_WHAT YOU SHOULD DO_. The listing beneath should be written out in full, exactly as shown.

_DATA SHOWN_.
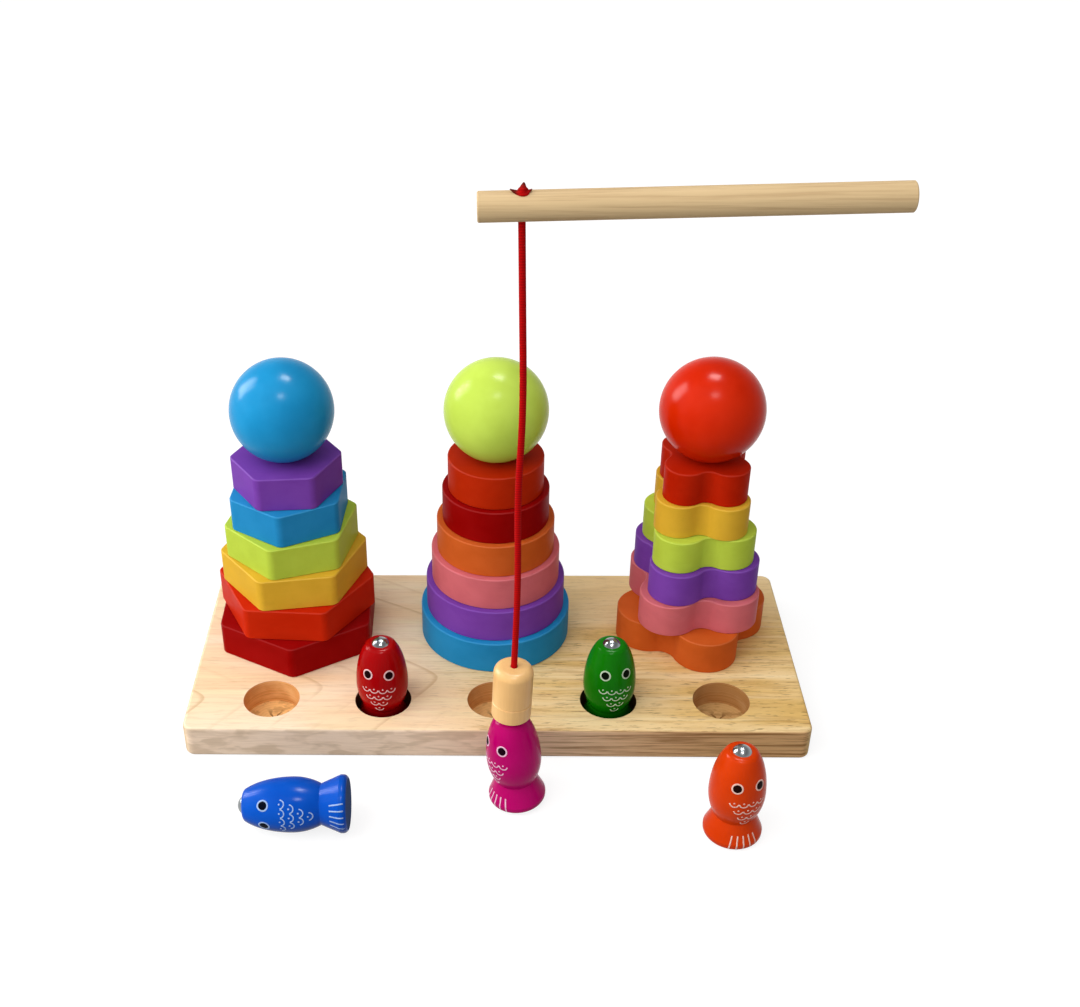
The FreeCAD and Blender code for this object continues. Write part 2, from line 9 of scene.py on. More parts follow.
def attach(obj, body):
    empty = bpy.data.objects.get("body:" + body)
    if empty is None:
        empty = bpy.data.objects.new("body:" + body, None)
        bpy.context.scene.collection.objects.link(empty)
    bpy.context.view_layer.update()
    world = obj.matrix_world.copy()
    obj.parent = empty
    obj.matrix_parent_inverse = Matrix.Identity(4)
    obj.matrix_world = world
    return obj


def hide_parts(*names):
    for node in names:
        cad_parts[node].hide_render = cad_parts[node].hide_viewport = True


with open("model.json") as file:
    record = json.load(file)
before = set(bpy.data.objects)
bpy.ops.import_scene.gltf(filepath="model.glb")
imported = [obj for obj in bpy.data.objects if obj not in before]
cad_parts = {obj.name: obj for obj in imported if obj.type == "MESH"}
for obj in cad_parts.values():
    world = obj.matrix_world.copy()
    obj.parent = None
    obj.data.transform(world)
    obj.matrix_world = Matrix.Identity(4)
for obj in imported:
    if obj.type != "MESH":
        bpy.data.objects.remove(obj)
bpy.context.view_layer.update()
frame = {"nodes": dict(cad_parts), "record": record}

_THE COMPLETED TASK_.
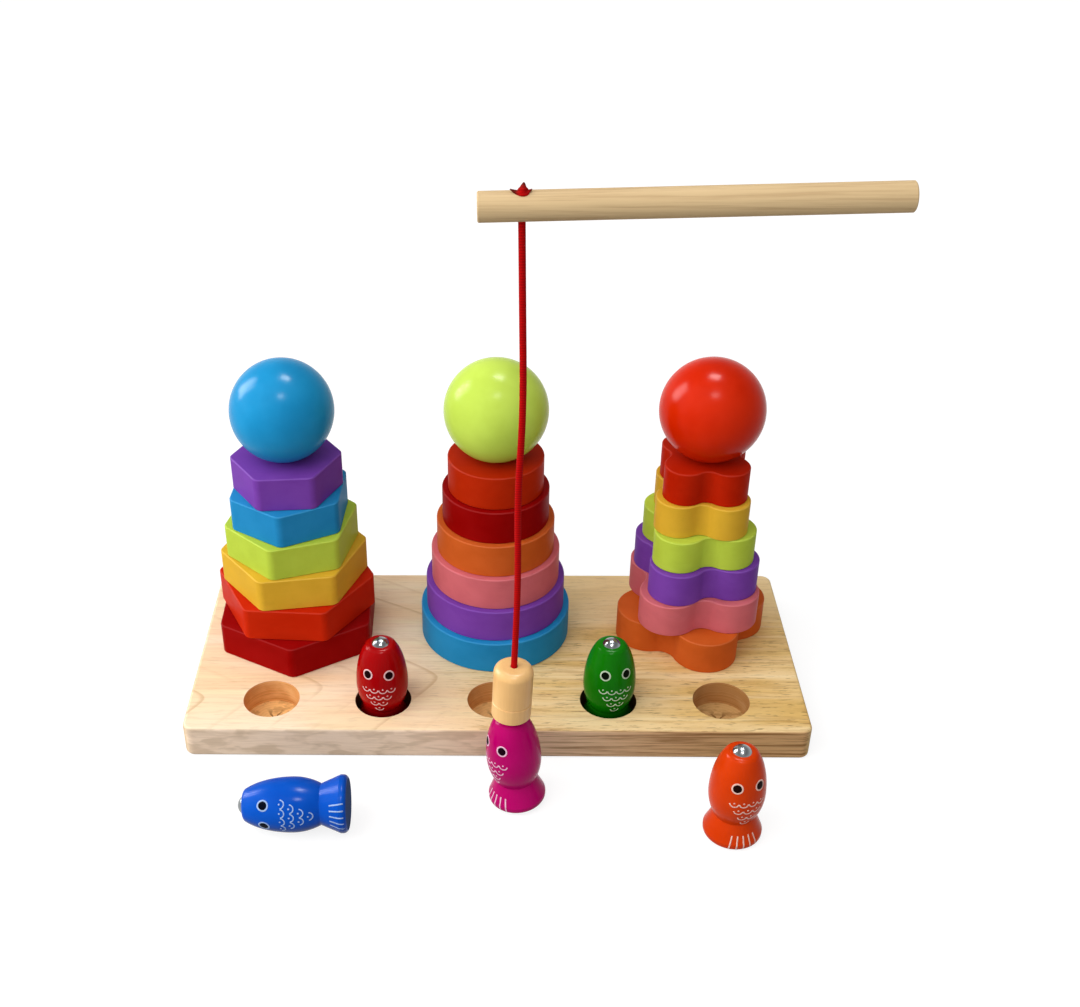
The FreeCAD and Blender code for this object continues. Write part 2, from line 9 of scene.py on. More parts follow.
def attach(obj, body):
    empty = bpy.data.objects.get("body:" + body)
    if empty is None:
        empty = bpy.data.objects.new("body:" + body, None)
        bpy.context.scene.collection.objects.link(empty)
    bpy.context.view_layer.update()
    world = obj.matrix_world.copy()
    obj.parent = empty
    obj.matrix_parent_inverse = Matrix.Identity(4)
    obj.matrix_world = world
    return obj


def hide_parts(*names):
    for node in names:
        cad_parts[node].hide_render = cad_parts[node].hide_viewport = True


with open("model.json") as file:
    record = json.load(file)
before = set(bpy.data.objects)
bpy.ops.import_scene.gltf(filepath="model.glb")
imported = [obj for obj in bpy.data.objects if obj not in before]
cad_parts = {obj.name: obj for obj in imported if obj.type == "MESH"}
for obj in cad_parts.values():
    world = obj.matrix_world.copy()
    obj.parent = None
    obj.data.transform(world)
    obj.matrix_world = Matrix.Identity(4)
for obj in imported:
    if obj.type != "MESH":
        bpy.data.objects.remove(obj)
bpy.context.view_layer.update()
frame = {"nodes": dict(cad_parts), "record": record}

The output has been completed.